The network's big scheduling gamble is the launch of two new comedies to lead off Tuesday. After considering a move of "Brooklyn Nine-Nine" to anchor the night, Fox executives decided to risk an all-new hour fronted by TV stars recognizable to several generations.

"Grandfathered" stars "Full House" alum John Stamos as a randy but aging restaurateur who learns he has a son and a grandson.

The durably handsome Lowe, most recently on "Parks and Recreation," and Fred Savage of "The Wonder Years" return to prime time with "The Grinder." Lowe plays a TV lawyer who joins his brother's law firm after his series is canceled.

"Scream Queens," an anthology series from "American Horror Story" and "Glee" executive Ryan Murphy, will air at 9 p.m. Set on a college campus, Fox said it will "meld, comedy, mystery and drama." Cast members include Jamie Lee Curtis and Lea Michele, although don't get too attached to any of them, as Murphy promises that one character will be killed off each week.

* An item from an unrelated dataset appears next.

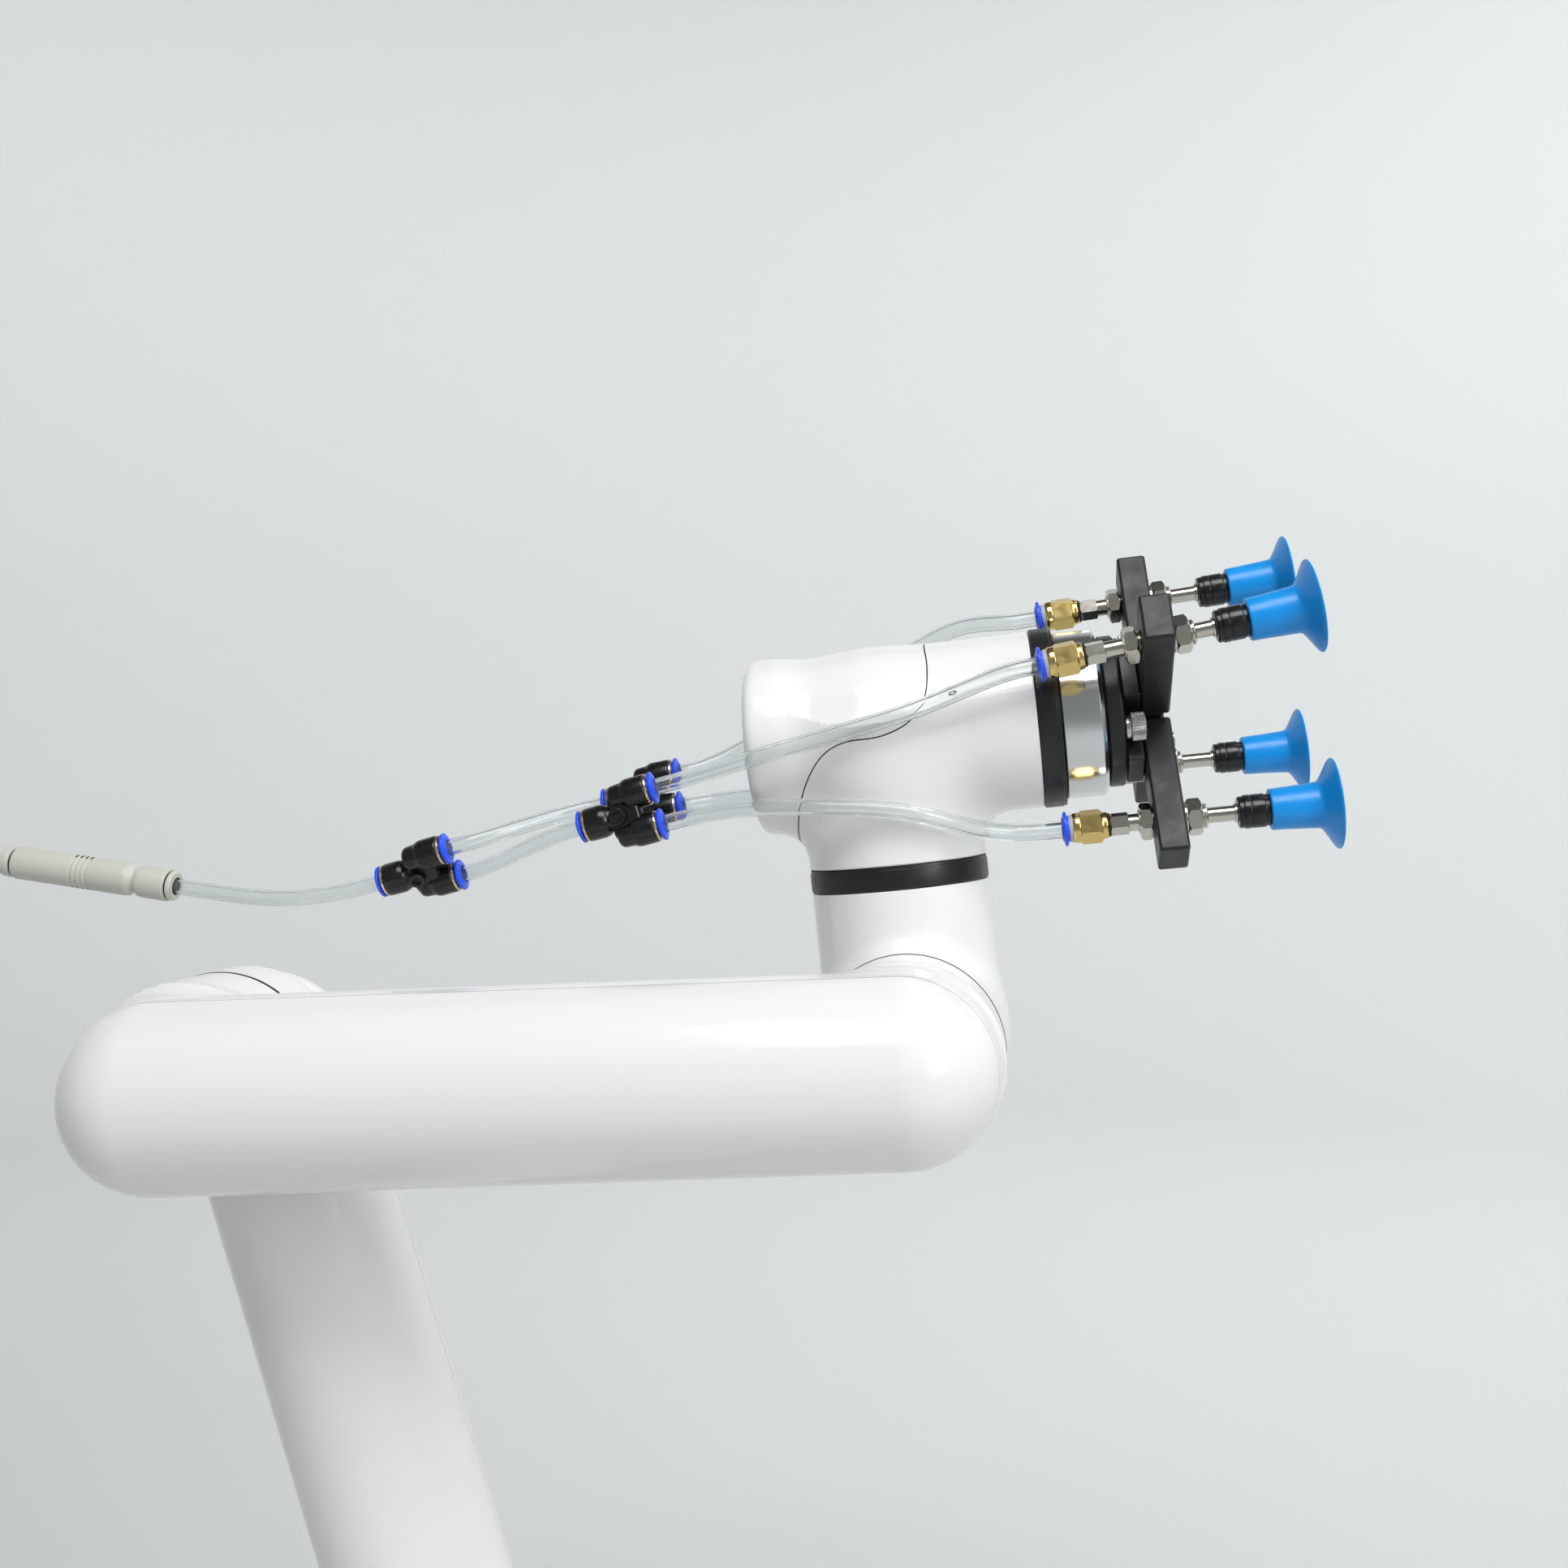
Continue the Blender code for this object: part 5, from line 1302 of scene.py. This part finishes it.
def make_splitter(name):
    place = splitter_place(name)
    half = OUTLET_SPACING / 2
    black = [turned(f"{name}_inlet", in_mm(
        (3.4, 0), (3.4, 6.15), (9.4, 6.2), (11.2, 5.6), (12.6, 4.6), (15.0, 4.4), (15.0, 0)),
        place, 0.7 * MM, 72)]
    end = SPLITTER_LENGTH / MM
    rings = []
    for i, lift in enumerate((half, -half)):
        branch = place @ Matrix.Translation((0, 0, lift))
        black.append(turned(f"{name}_branch_{i}", in_mm(
            (13.4, 0), (13.6, 3.6), (14.8, 4.7), (18.8, 5.0), (20.2, 5.75), (21.2, 5.9),
            (end - 3.4, 5.9), (end - 3.4, 0)), branch, 0.8 * MM, 72))
        rings.append(turned(f"{name}_outlet_ring_{i}", in_mm(
            (end - 3.4, 3.3), (end - 3.4, 5.75), (end - 2.5, 5.6), (end - 2.5, 3.3)), branch,
            0.12 * MM, 72, closed=True))
        release_collar(f"{name}_outlet_collar_{i}", branch, SPLITTER_LENGTH, 1, 5.95 * MM,
                       "wrist_2")
    black.append(rounded_box(f"{name}_web", *in_mm((12.6, -3.9, -8.6), (24.5, 3.9, 8.6)), place,
                             2.4 * MM, 4))
    black.append(rounded_box(f"{name}_neck", *in_mm((10.5, -3.4, -4.2), (18.0, 3.4, 4.2)), place,
                             2.0 * MM, 4))
    eye_place = place @ Matrix.Translation((15.8 * MM, 0, 0)) @ Matrix.Rotation(
        math.pi / 2, 4, "Z")
    black.append(turned(f"{name}_eye", in_mm(
        (-5.8, 1.6), (-5.8, 3.0), (-5.5, 3.2), (5.5, 3.2), (5.8, 3.0), (5.8, 1.6)), eye_place,
        0.25 * MM, 64, closed=True))
    bore = band(f"{name}_eye_shadow", -5 * MM, 5 * MM, 0, 1.58 * MM, eye_place, 0.05 * MM, 48)
    dress(bore, "black_seal_and_painted_shade", "wrist_2")
    dress(merged(f"{name}_body", black), "black_holder", "wrist_2", name)
    rings.append(turned(f"{name}_inlet_ring", in_mm((2.5, 3.3), (2.5, 5.95), (3.4, 6.1),
                                                    (3.4, 3.3)), place, 0.12 * MM, 72,
                        closed=True))
    dress(merged(f"{name}_rings", rings), "champagne_metal", "wrist_2")
    release_collar(f"{name}_inlet_collar", place, 0.0, -1, 5.95 * MM, "wrist_2")


def ejector_place():
    start, end = (Vector(p) * MM for p in EJECTOR_ENDS)
    along = end - start
    place = WRIST_2 @ Matrix.Translation(start) @ Matrix.Rotation(
        math.atan2(-along.z, along.x), 4, "Y")
    return place, along.length


def ejector_profile(length):
    """The ejector's outline in mm, from its open inlet to its release collar."""
    points = [(14, 0.0), (14, 3.6), (0.25, 3.6), (0.0, 4.0), (0.0, 5.2), (0.5, 6.0), (3.4, 6.1),
              (4.0, 5.5), (4.05, 4.9), (5.2, 4.9), (5.25, 6.1), (5.9, 6.5)]
    for i in range(SLOTS):
        x = SLOTS_START + i * SLOT_PITCH
        points += [(x, 6.5), (x + 0.15, 6.25), (x + 0.95, 6.25), (x + 1.1, 6.5)]
    points += [(49.5, 6.5), (52.0, 6.45), (53.3, 6.2), (54.4, 5.3), (55.4, 4.9), (56.2, 5.1),
               (57.3, 6.0), (58.6, 6.25)]
    for back, radius in ((3.3, 6.35), (2.8, 6.1), (2.75, 5.2), (2.0, 5.2), (1.95, 5.8),
                         (0.6, 5.7), (0, 5.1), (0, 3.3), (6, 3.2), (6, 0.0)):
        points.append((length - back, radius))
    return points


def in_shade(centre):
    """Whether a face of the ejector lies in an exhaust slot, in the inlet or in a groove; these
    faces are painted black as shade.
    """
    x = centre.x / MM
    r = math.hypot(centre.y, centre.z) / MM
    in_slot = r < 6.1 and 29 < x < 39
    in_inlet = r < 3.7 and x > 0.6
    in_groove = (x < 6 and abs(r - 4.9) < 0.15) or (x > 60 and abs(r - 5.2) < 0.1)
    return in_slot or in_inlet or in_groove


def make_ejector():
    place, length = ejector_place()
    body = turned("ejector_body", in_mm(*ejector_profile(length / MM)), place, 0.12 * MM, 96)
    for i in range(SLOTS):
        x = SLOTS_START + 0.1 + i * SLOT_PITCH
        for side in (1, -1):
            middle = side * 7.0
            cut_out(body, rounded_box("slot", *in_mm((x, -2.5, middle - 1.9),
                                                     (x + 0.9, 2.5, middle + 1.9)),
                                      place, 0.3 * MM))
    # Faces in the slots, the inlet's bore and the grooves get the black material: painted shade.
    shade = [in_shade(polygon.center) for polygon in body.data.polygons]
    dress(body, "ejector_grey", "wrist_2", "vacuum_ejector")
    body.data.materials.append(FINISHES["black_seal_and_painted_shade"][0])
    body.data.polygons.foreach_set("material_index", [int(painted_shade) for painted_shade in shade])


HOSE_ROUTES = {
    "near_top": ((30, -38.5, 11), (8, -39.5, 5), (-16, -39.2, 0.5), (-45, -36.8, -4.6)),
    "near_bottom": ((32, -26.5, -36.8), (12, -36, -29.5), (-10, -37.5, -25), (-34, -35.5, -22.4)),
    "far_top": ((32, 25, 38.5), (10, 31, 31.5), (-14, 35, 22), (-43.5, 35.8, 9.2)),
    "far_bottom": ((34, 39.5, -20), (10, 38.5, -18.5), (-14, 38, -18), (-38, 35.5, -17.5)),
}
EJECTOR_ROUTE = ((-247, -4, -36.4), (-228, -4, -38.3))
HOSE_START = (-34.6 * MM, -44 * MM)     # the straight run out of a fitting


def outlet(name, side):
    """The run of hose into a splitter's outlet, from 1 mm out to 2 mm inside the collar."""
    place = splitter_place(name)
    return [place @ Vector((SPLITTER_LENGTH + d * MM, 0, side * OUTLET_SPACING / 2))
            for d in (1, -2)]


def inlet(name):
    """The run of hose into a splitter's inlet, from 1 mm out to 2 mm inside the collar."""
    place = splitter_place(name)
    return [place @ Vector((-d * MM, 0, 0)) for d in (1, -2)]


def fair_points(controls, step):
    """The curve that a springy hose takes through the control points, straight at both ends."""
    spots = np.array([tuple(c) for c in controls])
    gaps = np.diff(spots, axis=0)
    lengths = np.linalg.norm(gaps, axis=1)
    slopes = gaps / lengths[:, None]
    matrix = np.eye(len(spots))
    wanted = np.vstack([slopes[0], np.zeros((len(spots) - 2, 3)), slopes[-1]])
    for i in range(1, len(spots) - 1):
        before, after = lengths[i - 1], lengths[i]
        matrix[i, i - 1:i + 2] = after, 2 * (before + after), before
        wanted[i] = 3 * (after * slopes[i - 1] + before * slopes[i])
    tangents = np.linalg.solve(matrix, wanted)
    result = [Vector(spots[0])]
    for i, length in enumerate(lengths):
        count = max(1, round(length / step))
        for t in np.arange(1, count + 1) / count:
            rise = t * t * (3 - 2 * t)
            result.append(Vector(spots[i] + rise * gaps[i] + length * t * (1 - t)
                                 * ((1 - t) * tangents[i] - t * tangents[i + 1])))
    return result


def tube(name, route):
    """A clear hose with its bore, swept along a smooth curve; returns it with its path."""
    points = fair_points(route, HOSE_STEP)
    frames = []
    up = Vector((0, 0, 1))
    for i, point in enumerate(points):
        ahead = (points[min(i + 1, len(points) - 1)] - points[max(i - 1, 0)]).normalized()
        across = ahead.cross(up).normalized()
        up = across.cross(ahead)
        frames.append((point, across, up))
    rings = []
    for radius in (HOSE_R, HOSE_BORE_R):
        layer = [[tuple(point + across * y + upward * z)
                  for _, y, z in ring_points(0, radius, HOSE_SIDES)]
                 for point, across, upward in frames]
        rings += layer if radius == HOSE_R else layer[::-1]
    return loft(name, rings, WORLD, closed=True), points


def hose(name, route, blended=False):
    piece, path = tube(f"{name}_tube", route)
    dress(piece, "clear_hose", None if blended else "wrist_2", name)
    if blended:
        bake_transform(piece)


def make_hoses():
    ends = {"near_top": ("splitter_near", 1), "near_bottom": ("splitter_near", -1),
            "far_top": ("splitter_far", 1), "far_bottom": ("splitter_far", -1)}
    for name, middle in HOSE_ROUTES.items():
        place = cup_place(name, rod=True)
        route = [place @ Vector((x, 0, 0)) for x in HOSE_START]
        route += [WRIST_2 @ (Vector(p) * MM) for p in middle]
        route += outlet(*ends[name])
        hose(f"hose_{name}", route, blended=True)
    hose("hose_near_splitter", inlet("splitter_near")[::-1] + outlet("splitter_main", -1))
    hose("hose_far_splitter", inlet("splitter_far")[::-1] + outlet("splitter_main", 1))
    place, length = ejector_place()
    route = [place @ Vector((length + d * MM, 0, 0)) for d in (-2, 10)]
    route += [WRIST_2 @ (Vector(p) * MM) for p in EJECTOR_ROUTE]
    hose("hose_ejector", route + inlet("splitter_main"))


def small_screws():
    """Screws sunk in the white shells: on the forearm's elbow end and by the cover's seam."""
    place = FOREARM @ Matrix.Translation((8 * MM, 6 * MM, 0)) @ Matrix.Rotation(
        -math.pi / 2, 4, "Y")
    socket_screw("elbow_screw", place @ Matrix.Translation((32.2 * MM, 0, 0)), 1.6 * MM, 0.9 * MM,
                 "forearm", "black_seal_and_painted_shade")
    for i, spot in enumerate(((26.6, -29.8, 11.5), (-25.1, -19.4, -25.5))):
        point = Vector(spot) * MM
        out = Vector((0, point.y, point.z)).normalized()
        place = (WRIST_2 @ Matrix.Translation(Vector((point.x, 0, 0)) + out * 31.1 * MM)
                 @ out.to_track_quat("X", "Z").to_matrix().to_4x4())
        socket_screw(f"cover_screw_{i}", place, 1.5 * MM, 0.9 * MM, "wrist_2", "black_seal_and_painted_shade")


def main():
    make_camera()
    for name in CUPS:
        make_sleeve(name)
        make_rod(name)
        make_fitting(name)
        make_cup(name)
    for name in SPLITTERS:
        make_splitter(name)
    make_ejector()
    make_hoses()
    make_lights()
    make_backdrop()
    make_upper_arm()
    make_forearm()
    make_wrist_1()
    make_wrist_2()
    make_gap_shadow_rings()
    make_shoulder()
    make_base_plate()
    make_base_housing()
    make_panel()
    finish_inner_nodes()
    make_wrist_rings()
    make_flange()
    make_hub()
    make_gripper()
    small_screws()


main()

"It's 'Heathers' meets 'Friday the 13th,' " Walden said.

Wednesday leads off with "Rosewood," a new drama starring Morris Chestnut as a Miami pathologist who obsessively assists the local police with homicide cases. It's followed by "Empire," which returns to the 9 p.m. time period where it became massive hit.

Veteran series "Bones" and "Sleepy Hollow" will be paired on Thursday. Reality shows "MasterChef Junior" and "World's Funniest" will hold down Friday.

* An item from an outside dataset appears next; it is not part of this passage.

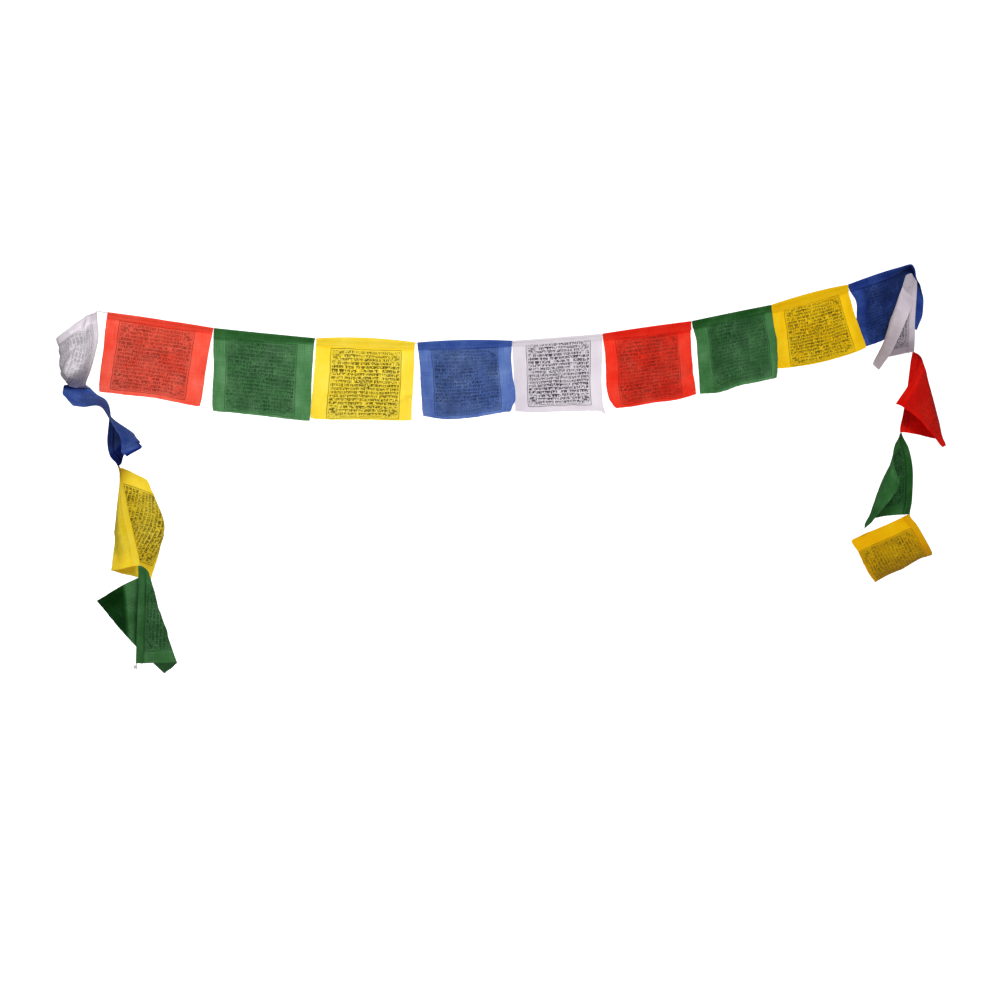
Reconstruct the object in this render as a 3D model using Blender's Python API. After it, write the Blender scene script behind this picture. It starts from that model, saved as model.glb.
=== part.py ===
"""A string of seventeen small cloth flags on one cord. The cord runs over two pins: nine flags hang
in the span between them and four hang down on each side, folded by their own weight.

Metres, +Z up. The origin is where the cord passes over the left pin, +X points along the span to the
right pin, and -Y is the side that the printed faces of the span look to."""

import math
from collections import namedtuple

import bpy
from mathutils import Vector

MM = 0.001

# Cloth and cord
FLAG_WIDTH = 170 * MM
FLAG_GAP = 3 * MM
CLOTH_THICKNESS = 1 * MM
CORD_RADIUS = 1 * MM
CORD_CLEARANCE = 0.6 * MM
CASING_DEPTH = 12 * MM
CASING_GAP = 0.8 * MM
KNOT_RADIUS = 1.9 * MM
KNOT_LENGTH = 5 * MM

# The two pins and the curve between them
PIN_SPAN = 1515 * MM
PIN_RISE = 31 * MM
SAG = 94 * MM
FIRST_SPAN_FLAG = 12 * MM
TAIL_HEADING = math.radians(20)

# How finely the solids are cut
SPAN_COLUMNS = 8
TAIL_COLUMNS = 6
SPAN_ROWS = 6
FOLD_REACH = 5 * MM
ROUTE_STEPS = 12
FOLD_SOFTNESS = 0.4
FOLD_STEPS = 6
CORD_POINTS_PER_SPAN_FLAG = 2

CASING_RADIUS = CORD_RADIUS + CORD_CLEARANCE + CLOTH_THICKNESS / 2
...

Fox will air live sports on Saturday and will return its comedy lineup of "Bob's Burgers," "The Simpsons," "Brooklyn Nine-Nine," "Family Guy" and "The Last Man on Earth" to Sunday. In January, the network will add "Bordertown," a new animated series from "Family Guy" creator Seth MacFarlane and that show's executive producer, Mike Hentemann.

The executives also set a Jan. 24 date for the six-episode reboot of the Fox sci-fi favorite "The X-Files." It will be launched behind Fox's broadcast of the NFL's National Football Conference championship game.